同じ小屋に寝ている癩病患者を一人一人見舞い慰め、何くれとなく世話して歩いた。一人の癩病患者が、感謝の涙を流しながら息を引き取った。その悪臭の屍体を二人で洗い、お経をあげ仏縁を授け終わって、「ここに新仏の残した残飯がある。どれ、新仏の供養を受けるとしよう」と、そう言って、おいしそうにそれを食べ、弟子に「お前もこれを食べるがよい、さぞ腹がへっただろう」。弟子琛州が「いえ、私はまだ腹がへってはいません・・・」。桃水和尚「うそをいうな。この臭い残飯が食えぬ様では、わしの随伴はできないぞ、さあ食え」。弟子琛州は、目をつむって一口呑み込む。すると、忽ちゲッと吐却した。また呑み込み、また、吐くを、繰り返し、「師匠さまゴメン」と琛州が逃げ出してしまった、との事である。それから、滋賀県大津で、商家の土蔵と土蔵との間六七尺の空地を借り、わらを置いて宿となし、炊事の器は何に一つなく、馬の草鞋を売って、得たお金で餅のようなものを買い、それをかじって二年ばかりいたとの事。 桃水和尚が住職の位まで捨て、なぜ乞食の世界に入ったのか?

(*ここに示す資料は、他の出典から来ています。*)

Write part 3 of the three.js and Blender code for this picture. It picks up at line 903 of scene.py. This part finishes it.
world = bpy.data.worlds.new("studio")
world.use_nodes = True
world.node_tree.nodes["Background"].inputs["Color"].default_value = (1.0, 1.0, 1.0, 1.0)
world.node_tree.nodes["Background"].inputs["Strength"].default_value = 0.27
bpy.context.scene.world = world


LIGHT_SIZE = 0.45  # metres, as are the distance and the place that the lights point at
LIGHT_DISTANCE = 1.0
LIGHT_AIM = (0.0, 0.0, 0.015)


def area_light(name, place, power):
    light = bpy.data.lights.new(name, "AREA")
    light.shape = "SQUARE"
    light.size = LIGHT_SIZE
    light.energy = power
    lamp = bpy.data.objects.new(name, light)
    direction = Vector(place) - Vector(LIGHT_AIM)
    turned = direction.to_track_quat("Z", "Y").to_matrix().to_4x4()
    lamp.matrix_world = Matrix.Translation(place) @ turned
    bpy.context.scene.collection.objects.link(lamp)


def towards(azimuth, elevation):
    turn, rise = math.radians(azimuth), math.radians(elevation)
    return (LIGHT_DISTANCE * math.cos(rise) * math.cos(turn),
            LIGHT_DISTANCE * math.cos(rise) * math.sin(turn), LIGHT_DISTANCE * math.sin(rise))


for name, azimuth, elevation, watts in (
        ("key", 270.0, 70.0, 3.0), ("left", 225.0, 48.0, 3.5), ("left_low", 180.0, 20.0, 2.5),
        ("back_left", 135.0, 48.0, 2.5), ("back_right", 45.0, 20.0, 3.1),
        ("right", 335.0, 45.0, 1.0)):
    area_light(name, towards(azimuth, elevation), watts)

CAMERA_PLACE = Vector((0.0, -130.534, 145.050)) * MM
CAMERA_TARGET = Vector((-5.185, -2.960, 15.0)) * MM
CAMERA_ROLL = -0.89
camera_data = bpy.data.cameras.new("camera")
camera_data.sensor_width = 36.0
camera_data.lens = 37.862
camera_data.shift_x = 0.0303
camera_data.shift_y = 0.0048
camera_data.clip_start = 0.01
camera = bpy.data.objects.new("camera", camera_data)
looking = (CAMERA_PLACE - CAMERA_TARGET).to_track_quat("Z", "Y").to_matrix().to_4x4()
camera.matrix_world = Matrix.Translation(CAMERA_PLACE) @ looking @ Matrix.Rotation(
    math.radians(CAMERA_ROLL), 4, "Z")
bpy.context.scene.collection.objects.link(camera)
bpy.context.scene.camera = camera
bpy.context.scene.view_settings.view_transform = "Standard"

 道元さまの「諸縁を放捨し、万事を休息す」「名利をもとめず無所得」「 放下著 」という仏教原点帰着の実践にほかなならいものであります。正に今日の文化生活、物質文明の中に流されている私達には真似のできない生き方であります。しかし本来この生き方が自由闊達、何にも束縛されない、何の障りもない佛界の真の姿ではなかろうかと、日々思う次第です。わたしは「今生は中途半端でよい・・・」と自分を慰めながら、しかし、せめてもの勤めとして、朝五時からの坐禅、六時からの朝課、七時からの坐禅程度は勤め無くては佛弟子の恥と心得す次第です。